これまで、テイラーは仕事を発見し、フォードは大規模な生産の発見、スローンは、仕事の組織化を発見した。しかし、仕事をする人間を発見していなかった。この発見は、画期的と言われる研究のためにハーバード大学に補助金が下り、集められたメンバーがこれに注目した。オーストラリア人のエルトン・メイヤーである。

メイヤーは、後に著名な実験となるウェスタン・エレクトリックのホーソン工場(米国イリノイ州)で行った「ホーソン実験」を主導した。最初、照明の明るさによる生産性の比較実験などを行ったが、照明による変化で効率は変わらず、具体的な要因が見つからない。研究チームは少人数の労働者を選抜して実験をおこなったが、実はここに落とし穴があった。選ばれた労働者は選抜され特別であるという「感情」を持つことで、チームは一体感を持ち、結果として作業効率を上げたのだ。

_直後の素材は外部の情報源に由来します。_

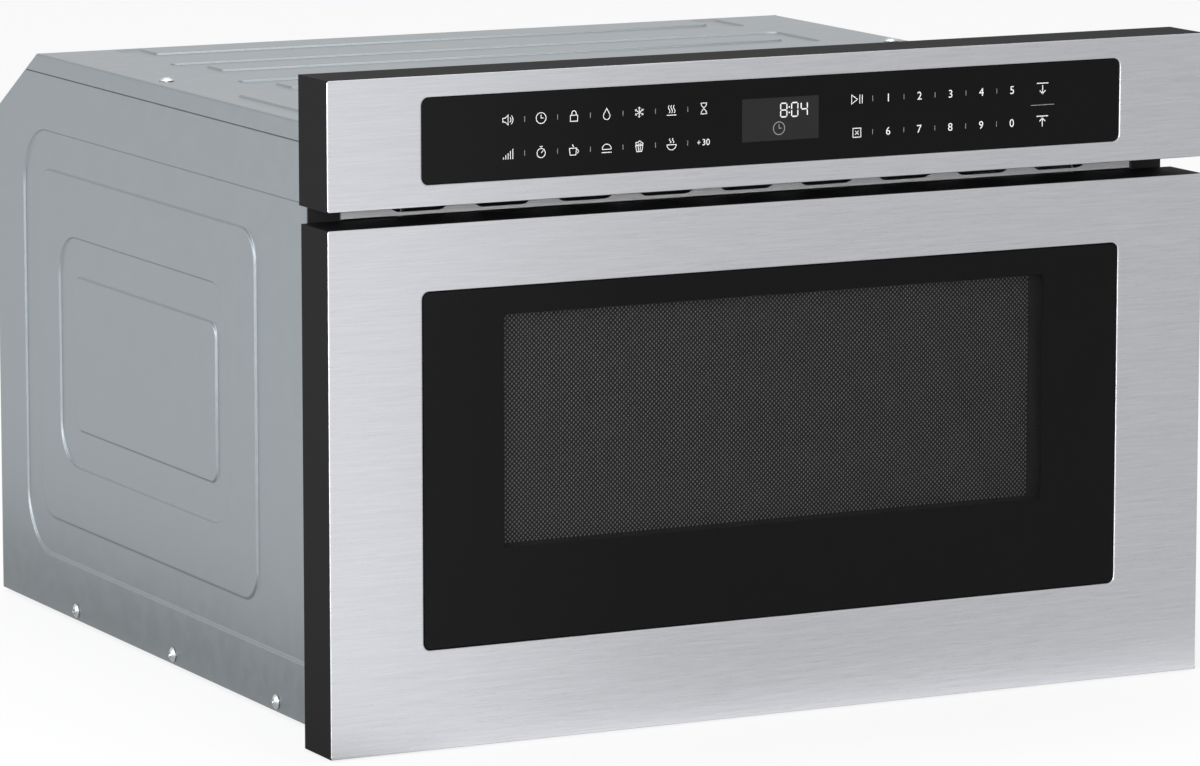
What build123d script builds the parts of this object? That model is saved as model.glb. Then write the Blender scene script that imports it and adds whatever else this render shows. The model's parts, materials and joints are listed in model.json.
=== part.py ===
"""Built-in microwave drawer: a cabinet with its fixed cavity, and a motor-driven drawer that carries the bin.

Millimetres, +X to the viewer's right, +Y to the back, +Z up. The origin is at the middle of the footprint,
on the surface that the base pads stand on. Everything is at rest with the drawer closed.
"""
from build123d import *
import os
from math import acos, cos, hypot, pi, radians, sin, sqrt, tan

# ================================================================ driving dimensions
# overall
overall_width = 606.4  # across the two front frames
overall_height = 408.4  # drawer frame's bottom edge to control frame's top edge
overall_depth = 597.5  # steel front to the heads of the rear screws
floor_clearance = 1.0  # the drawer front above the surface that the pads stand on

# fronts
control_height = 78.4
control_depth = 41.0
front_gap = 10.7  # open slit between the two fronts, where the cooling air leaves
drawer_front_depth = 38.1
frame_wall = 2.5  # side walls of the moulded frames
frame_face = 5.7  # their face behind the steel
skin_sheet = 0.8
skin_inset = 1.2  # rim of the moulding that shows round a steel skin
skin_seat = 0.2  # clearance between a skin and that rim
rim_setback = 0.3  # the rim behind the steel
skin_corner = 1.5
glass_side_margin = 61.9  # glass edges from the frames' outer edges
control_glass_margin = 13.3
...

つまり、人々はある一定の期間、「同じ釜の飯を喰う」と一体感が生まれ、固有の文化を形成し、派閥で代表されるような階層化が起こることを発見した。つまり、仕事の効率は、人間の同僚と協力しながら継続的に仕事がしたいという欲求と感情によるものであった。テイラーやフォード、スローンが求めた科学的管理法に一石を投じ、人間性を重視するマネジメント手法がうまれたのもこれ以降であった。